§ **TASK DIRECTIONS**
Each entry needs to be restated exactly as written.

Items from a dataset
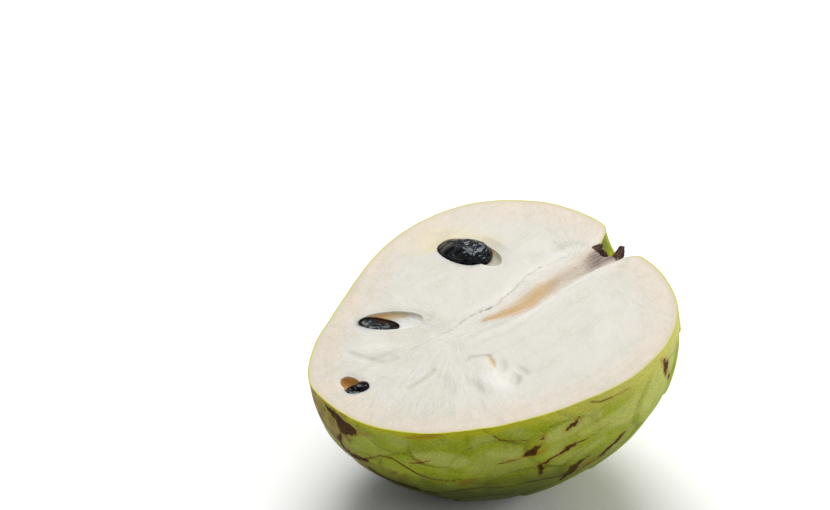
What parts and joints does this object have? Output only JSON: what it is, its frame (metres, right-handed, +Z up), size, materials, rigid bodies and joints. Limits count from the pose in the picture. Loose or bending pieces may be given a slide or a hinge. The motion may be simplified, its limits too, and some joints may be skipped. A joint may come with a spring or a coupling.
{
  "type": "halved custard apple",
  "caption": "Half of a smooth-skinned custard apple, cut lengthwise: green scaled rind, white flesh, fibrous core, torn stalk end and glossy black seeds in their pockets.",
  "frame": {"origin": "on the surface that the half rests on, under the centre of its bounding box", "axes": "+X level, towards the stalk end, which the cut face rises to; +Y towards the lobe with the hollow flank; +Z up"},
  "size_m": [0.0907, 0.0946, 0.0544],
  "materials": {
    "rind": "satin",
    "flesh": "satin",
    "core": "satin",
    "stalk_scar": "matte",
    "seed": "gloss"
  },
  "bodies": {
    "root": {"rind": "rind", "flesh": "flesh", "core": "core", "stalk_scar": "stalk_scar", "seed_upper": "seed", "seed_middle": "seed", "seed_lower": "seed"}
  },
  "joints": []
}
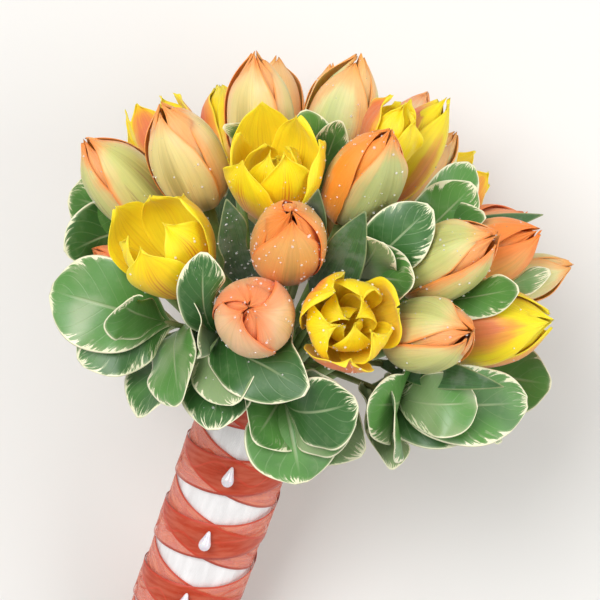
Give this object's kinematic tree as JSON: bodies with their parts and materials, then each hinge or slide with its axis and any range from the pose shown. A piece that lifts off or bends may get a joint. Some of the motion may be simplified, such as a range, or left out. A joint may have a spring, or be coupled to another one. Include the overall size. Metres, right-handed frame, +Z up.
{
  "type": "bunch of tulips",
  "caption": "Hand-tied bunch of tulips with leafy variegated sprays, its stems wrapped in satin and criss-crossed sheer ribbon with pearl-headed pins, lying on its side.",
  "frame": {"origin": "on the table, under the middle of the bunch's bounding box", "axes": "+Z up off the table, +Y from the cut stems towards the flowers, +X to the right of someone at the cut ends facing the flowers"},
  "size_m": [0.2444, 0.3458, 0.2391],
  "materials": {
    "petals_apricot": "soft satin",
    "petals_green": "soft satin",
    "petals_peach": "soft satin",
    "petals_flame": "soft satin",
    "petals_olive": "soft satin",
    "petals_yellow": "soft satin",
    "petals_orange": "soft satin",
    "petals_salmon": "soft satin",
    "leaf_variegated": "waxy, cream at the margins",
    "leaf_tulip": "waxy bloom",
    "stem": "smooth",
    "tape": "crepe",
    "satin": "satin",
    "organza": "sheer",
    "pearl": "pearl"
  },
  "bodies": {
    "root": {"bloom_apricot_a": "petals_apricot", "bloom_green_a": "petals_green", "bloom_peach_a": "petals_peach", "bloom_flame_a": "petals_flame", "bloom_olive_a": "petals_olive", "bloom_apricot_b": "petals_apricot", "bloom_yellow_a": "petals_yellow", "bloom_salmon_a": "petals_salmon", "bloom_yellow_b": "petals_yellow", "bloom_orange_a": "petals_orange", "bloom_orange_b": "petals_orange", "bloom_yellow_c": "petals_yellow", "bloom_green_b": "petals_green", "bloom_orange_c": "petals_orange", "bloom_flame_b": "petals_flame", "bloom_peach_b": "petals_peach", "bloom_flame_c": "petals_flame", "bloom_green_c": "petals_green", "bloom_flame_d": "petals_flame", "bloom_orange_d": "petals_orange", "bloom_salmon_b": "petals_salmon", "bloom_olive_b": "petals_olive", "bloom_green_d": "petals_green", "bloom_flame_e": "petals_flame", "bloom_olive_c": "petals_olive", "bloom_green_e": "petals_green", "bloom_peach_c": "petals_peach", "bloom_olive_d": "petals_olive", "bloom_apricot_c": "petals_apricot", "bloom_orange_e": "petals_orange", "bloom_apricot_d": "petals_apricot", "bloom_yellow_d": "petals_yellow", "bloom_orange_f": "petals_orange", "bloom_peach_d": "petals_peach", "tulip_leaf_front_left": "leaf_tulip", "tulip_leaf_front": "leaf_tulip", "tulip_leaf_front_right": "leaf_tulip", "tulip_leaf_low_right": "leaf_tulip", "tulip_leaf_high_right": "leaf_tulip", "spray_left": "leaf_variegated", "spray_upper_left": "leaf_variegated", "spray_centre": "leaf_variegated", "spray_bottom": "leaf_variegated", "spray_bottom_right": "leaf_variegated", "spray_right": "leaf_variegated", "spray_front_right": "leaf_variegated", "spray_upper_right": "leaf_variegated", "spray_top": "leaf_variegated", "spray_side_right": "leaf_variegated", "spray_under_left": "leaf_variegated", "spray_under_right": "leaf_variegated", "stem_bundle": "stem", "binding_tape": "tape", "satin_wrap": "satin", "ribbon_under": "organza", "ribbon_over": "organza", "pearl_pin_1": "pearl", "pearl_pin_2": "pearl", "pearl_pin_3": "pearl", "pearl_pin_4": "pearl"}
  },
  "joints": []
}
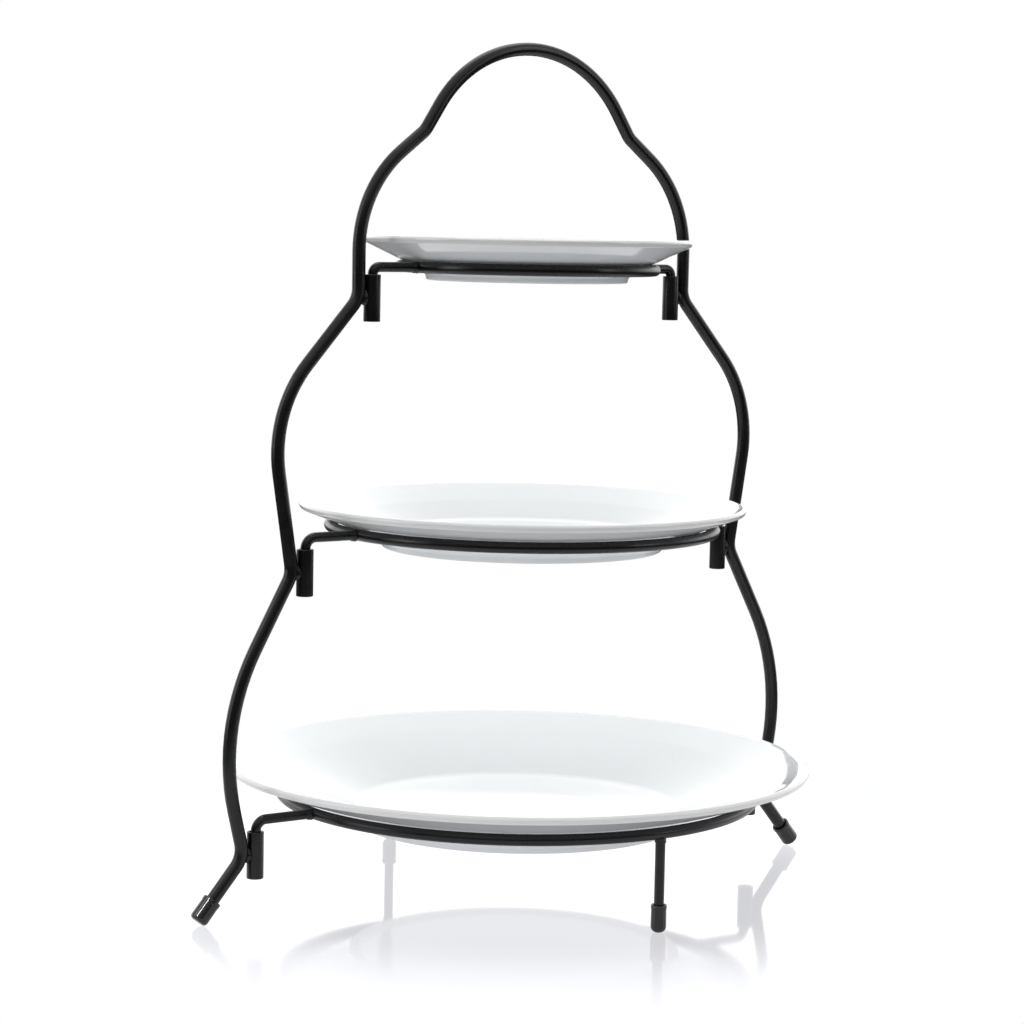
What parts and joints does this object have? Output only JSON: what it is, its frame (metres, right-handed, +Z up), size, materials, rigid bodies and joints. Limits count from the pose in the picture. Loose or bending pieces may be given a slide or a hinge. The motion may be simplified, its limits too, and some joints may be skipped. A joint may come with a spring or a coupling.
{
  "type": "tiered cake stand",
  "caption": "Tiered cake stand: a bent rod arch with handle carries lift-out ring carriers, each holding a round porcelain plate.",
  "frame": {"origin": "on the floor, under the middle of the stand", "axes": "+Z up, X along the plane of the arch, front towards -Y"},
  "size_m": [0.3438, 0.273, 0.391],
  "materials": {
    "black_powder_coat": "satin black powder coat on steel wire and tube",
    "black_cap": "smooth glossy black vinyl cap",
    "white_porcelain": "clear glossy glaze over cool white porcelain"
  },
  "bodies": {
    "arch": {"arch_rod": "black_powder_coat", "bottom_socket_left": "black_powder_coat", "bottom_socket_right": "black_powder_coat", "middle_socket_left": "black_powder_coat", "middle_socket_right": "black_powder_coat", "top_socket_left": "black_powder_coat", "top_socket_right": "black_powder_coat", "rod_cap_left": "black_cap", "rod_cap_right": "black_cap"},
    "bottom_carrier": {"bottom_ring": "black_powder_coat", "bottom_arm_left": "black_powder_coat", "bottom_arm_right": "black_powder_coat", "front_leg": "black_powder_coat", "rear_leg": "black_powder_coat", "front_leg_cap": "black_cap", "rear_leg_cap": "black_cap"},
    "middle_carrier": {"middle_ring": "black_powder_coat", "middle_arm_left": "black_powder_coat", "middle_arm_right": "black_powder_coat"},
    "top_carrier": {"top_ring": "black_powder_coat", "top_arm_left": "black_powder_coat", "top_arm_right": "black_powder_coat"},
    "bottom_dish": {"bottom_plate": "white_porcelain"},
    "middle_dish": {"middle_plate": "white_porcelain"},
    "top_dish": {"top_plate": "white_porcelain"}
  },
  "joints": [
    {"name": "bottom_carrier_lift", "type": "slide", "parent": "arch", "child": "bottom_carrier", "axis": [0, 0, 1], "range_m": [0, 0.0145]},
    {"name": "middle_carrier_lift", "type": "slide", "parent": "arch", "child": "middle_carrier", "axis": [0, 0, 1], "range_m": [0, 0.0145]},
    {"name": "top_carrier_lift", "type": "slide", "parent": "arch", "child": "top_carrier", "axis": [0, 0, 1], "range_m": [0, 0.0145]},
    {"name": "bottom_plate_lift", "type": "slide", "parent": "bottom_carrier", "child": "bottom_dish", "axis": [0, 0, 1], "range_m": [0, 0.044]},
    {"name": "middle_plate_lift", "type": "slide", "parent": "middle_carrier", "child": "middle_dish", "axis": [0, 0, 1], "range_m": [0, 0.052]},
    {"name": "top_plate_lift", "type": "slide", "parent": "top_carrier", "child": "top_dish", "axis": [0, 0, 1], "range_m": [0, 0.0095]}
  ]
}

§ **EXPECTED ANSWER**
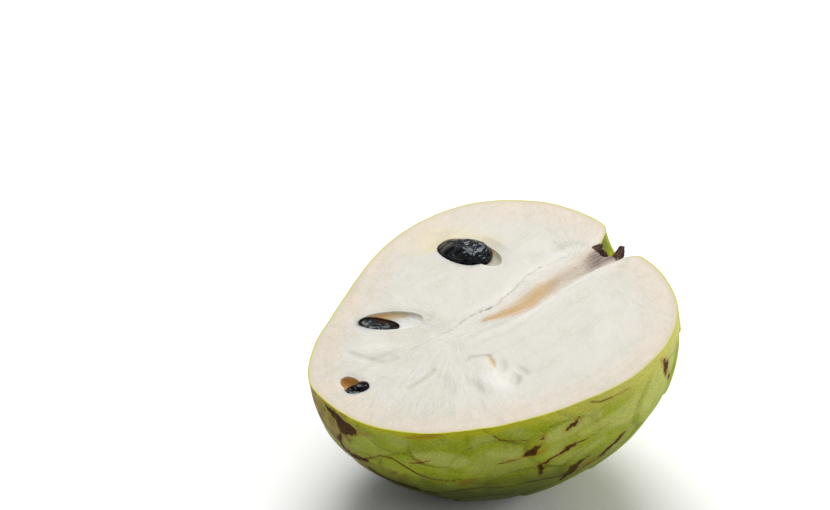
What parts and joints does this object have? Output only JSON: what it is, its frame (metres, right-handed, +Z up), size, materials, rigid bodies and joints. Limits count from the pose in the picture. Loose or bending pieces may be given a slide or a hinge. The motion may be simplified, its limits too, and some joints may be skipped. A joint may come with a spring or a coupling.
{
  "type": "halved custard apple",
  "caption": "Half of a smooth-skinned custard apple, cut lengthwise: green scaled rind, white flesh, fibrous core, torn stalk end and glossy black seeds in their pockets.",
  "frame": {"origin": "on the surface that the half rests on, under the centre of its bounding box", "axes": "+X level, towards the stalk end, which the cut face rises to; +Y towards the lobe with the hollow flank; +Z up"},
  "size_m": [0.0907, 0.0946, 0.0544],
  "materials": {
    "rind": "satin",
    "flesh": "satin",
    "core": "satin",
    "stalk_scar": "matte",
    "seed": "gloss"
  },
  "bodies": {
    "root": {"rind": "rind", "flesh": "flesh", "core": "core", "stalk_scar": "stalk_scar", "seed_upper": "seed", "seed_middle": "seed", "seed_lower": "seed"}
  },
  "joints": []
}
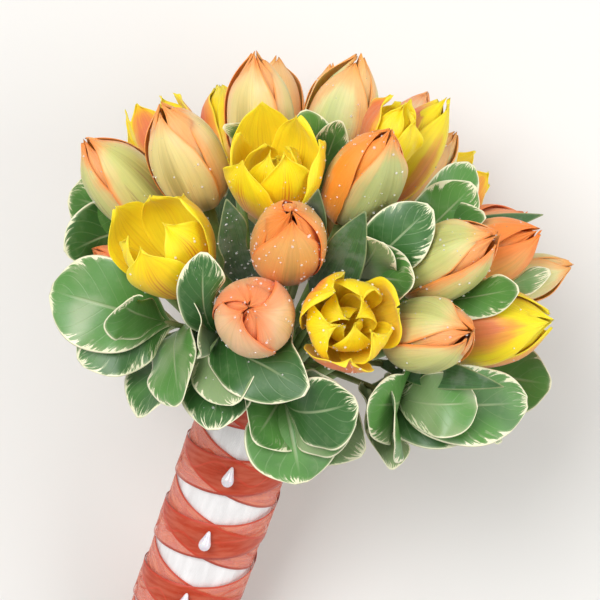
Give this object's kinematic tree as JSON: bodies with their parts and materials, then each hinge or slide with its axis and any range from the pose shown. A piece that lifts off or bends may get a joint. Some of the motion may be simplified, such as a range, or left out. A joint may have a spring, or be coupled to another one. Include the overall size. Metres, right-handed frame, +Z up.
{
  "type": "bunch of tulips",
  "caption": "Hand-tied bunch of tulips with leafy variegated sprays, its stems wrapped in satin and criss-crossed sheer ribbon with pearl-headed pins, lying on its side.",
  "frame": {"origin": "on the table, under the middle of the bunch's bounding box", "axes": "+Z up off the table, +Y from the cut stems towards the flowers, +X to the right of someone at the cut ends facing the flowers"},
  "size_m": [0.2444, 0.3458, 0.2391],
  "materials": {
    "petals_apricot": "soft satin",
    "petals_green": "soft satin",
    "petals_peach": "soft satin",
    "petals_flame": "soft satin",
    "petals_olive": "soft satin",
    "petals_yellow": "soft satin",
    "petals_orange": "soft satin",
    "petals_salmon": "soft satin",
    "leaf_variegated": "waxy, cream at the margins",
    "leaf_tulip": "waxy bloom",
    "stem": "smooth",
    "tape": "crepe",
    "satin": "satin",
    "organza": "sheer",
    "pearl": "pearl"
  },
  "bodies": {
    "root": {"bloom_apricot_a": "petals_apricot", "bloom_green_a": "petals_green", "bloom_peach_a": "petals_peach", "bloom_flame_a": "petals_flame", "bloom_olive_a": "petals_olive", "bloom_apricot_b": "petals_apricot", "bloom_yellow_a": "petals_yellow", "bloom_salmon_a": "petals_salmon", "bloom_yellow_b": "petals_yellow", "bloom_orange_a": "petals_orange", "bloom_orange_b": "petals_orange", "bloom_yellow_c": "petals_yellow", "bloom_green_b": "petals_green", "bloom_orange_c": "petals_orange", "bloom_flame_b": "petals_flame", "bloom_peach_b": "petals_peach", "bloom_flame_c": "petals_flame", "bloom_green_c": "petals_green", "bloom_flame_d": "petals_flame", "bloom_orange_d": "petals_orange", "bloom_salmon_b": "petals_salmon", "bloom_olive_b": "petals_olive", "bloom_green_d": "petals_green", "bloom_flame_e": "petals_flame", "bloom_olive_c": "petals_olive", "bloom_green_e": "petals_green", "bloom_peach_c": "petals_peach", "bloom_olive_d": "petals_olive", "bloom_apricot_c": "petals_apricot", "bloom_orange_e": "petals_orange", "bloom_apricot_d": "petals_apricot", "bloom_yellow_d": "petals_yellow", "bloom_orange_f": "petals_orange", "bloom_peach_d": "petals_peach", "tulip_leaf_front_left": "leaf_tulip", "tulip_leaf_front": "leaf_tulip", "tulip_leaf_front_right": "leaf_tulip", "tulip_leaf_low_right": "leaf_tulip", "tulip_leaf_high_right": "leaf_tulip", "spray_left": "leaf_variegated", "spray_upper_left": "leaf_variegated", "spray_centre": "leaf_variegated", "spray_bottom": "leaf_variegated", "spray_bottom_right": "leaf_variegated", "spray_right": "leaf_variegated", "spray_front_right": "leaf_variegated", "spray_upper_right": "leaf_variegated", "spray_top": "leaf_variegated", "spray_side_right": "leaf_variegated", "spray_under_left": "leaf_variegated", "spray_under_right": "leaf_variegated", "stem_bundle": "stem", "binding_tape": "tape", "satin_wrap": "satin", "ribbon_under": "organza", "ribbon_over": "organza", "pearl_pin_1": "pearl", "pearl_pin_2": "pearl", "pearl_pin_3": "pearl", "pearl_pin_4": "pearl"}
  },
  "joints": []
}
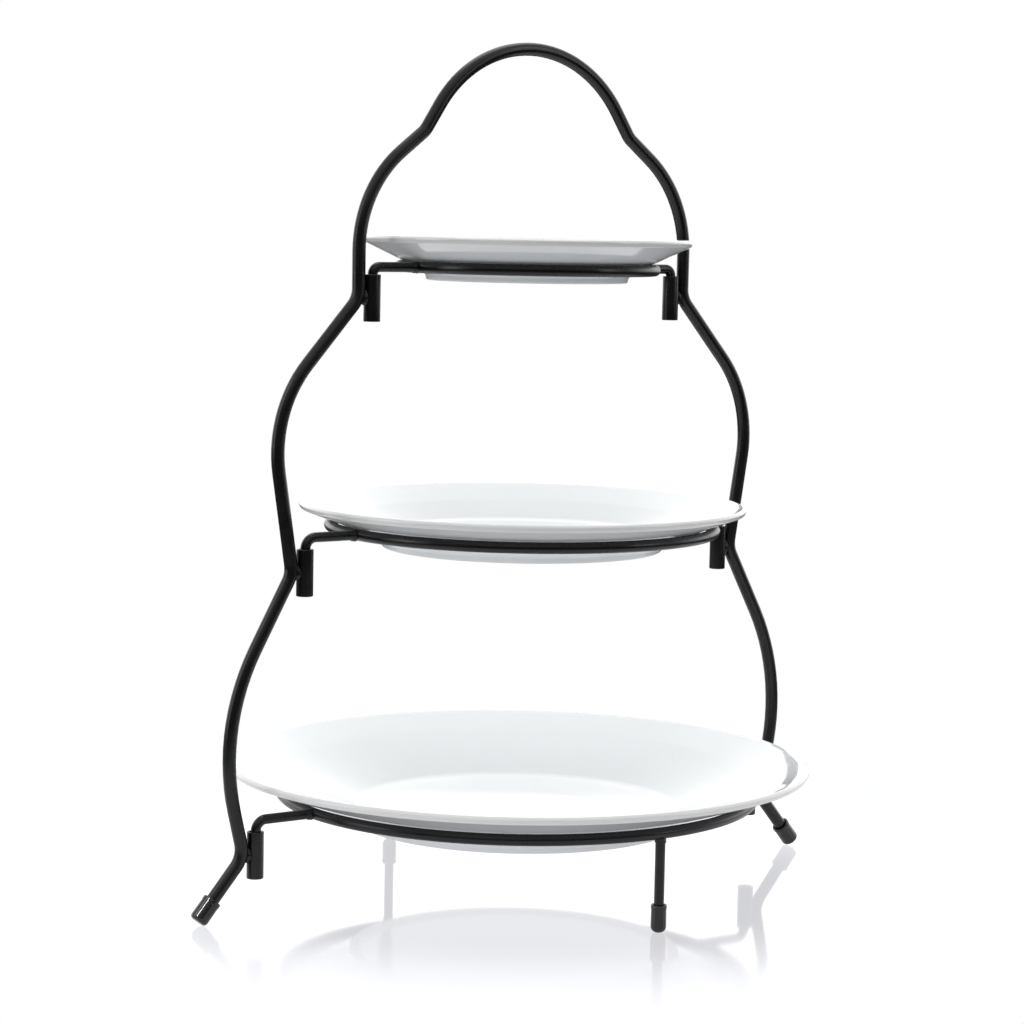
What parts and joints does this object have? Output only JSON: what it is, its frame (metres, right-handed, +Z up), size, materials, rigid bodies and joints. Limits count from the pose in the picture. Loose or bending pieces may be given a slide or a hinge. The motion may be simplified, its limits too, and some joints may be skipped. A joint may come with a spring or a coupling.
{
  "type": "tiered cake stand",
  "caption": "Tiered cake stand: a bent rod arch with handle carries lift-out ring carriers, each holding a round porcelain plate.",
  "frame": {"origin": "on the floor, under the middle of the stand", "axes": "+Z up, X along the plane of the arch, front towards -Y"},
  "size_m": [0.3438, 0.273, 0.391],
  "materials": {
    "black_powder_coat": "satin black powder coat on steel wire and tube",
    "black_cap": "smooth glossy black vinyl cap",
    "white_porcelain": "clear glossy glaze over cool white porcelain"
  },
  "bodies": {
    "arch": {"arch_rod": "black_powder_coat", "bottom_socket_left": "black_powder_coat", "bottom_socket_right": "black_powder_coat", "middle_socket_left": "black_powder_coat", "middle_socket_right": "black_powder_coat", "top_socket_left": "black_powder_coat", "top_socket_right": "black_powder_coat", "rod_cap_left": "black_cap", "rod_cap_right": "black_cap"},
    "bottom_carrier": {"bottom_ring": "black_powder_coat", "bottom_arm_left": "black_powder_coat", "bottom_arm_right": "black_powder_coat", "front_leg": "black_powder_coat", "rear_leg": "black_powder_coat", "front_leg_cap": "black_cap", "rear_leg_cap": "black_cap"},
    "middle_carrier": {"middle_ring": "black_powder_coat", "middle_arm_left": "black_powder_coat", "middle_arm_right": "black_powder_coat"},
    "top_carrier": {"top_ring": "black_powder_coat", "top_arm_left": "black_powder_coat", "top_arm_right": "black_powder_coat"},
    "bottom_dish": {"bottom_plate": "white_porcelain"},
    "middle_dish": {"middle_plate": "white_porcelain"},
    "top_dish": {"top_plate": "white_porcelain"}
  },
  "joints": [
    {"name": "bottom_carrier_lift", "type": "slide", "parent": "arch", "child": "bottom_carrier", "axis": [0, 0, 1], "range_m": [0, 0.0145]},
    {"name": "middle_carrier_lift", "type": "slide", "parent": "arch", "child": "middle_carrier", "axis": [0, 0, 1], "range_m": [0, 0.0145]},
    {"name": "top_carrier_lift", "type": "slide", "parent": "arch", "child": "top_carrier", "axis": [0, 0, 1], "range_m": [0, 0.0145]},
    {"name": "bottom_plate_lift", "type": "slide", "parent": "bottom_carrier", "child": "bottom_dish", "axis": [0, 0, 1], "range_m": [0, 0.044]},
    {"name": "middle_plate_lift", "type": "slide", "parent": "middle_carrier", "child": "middle_dish", "axis": [0, 0, 1], "range_m": [0, 0.052]},
    {"name": "top_plate_lift", "type": "slide", "parent": "top_carrier", "child": "top_dish", "axis": [0, 0, 1], "range_m": [0, 0.0095]}
  ]
}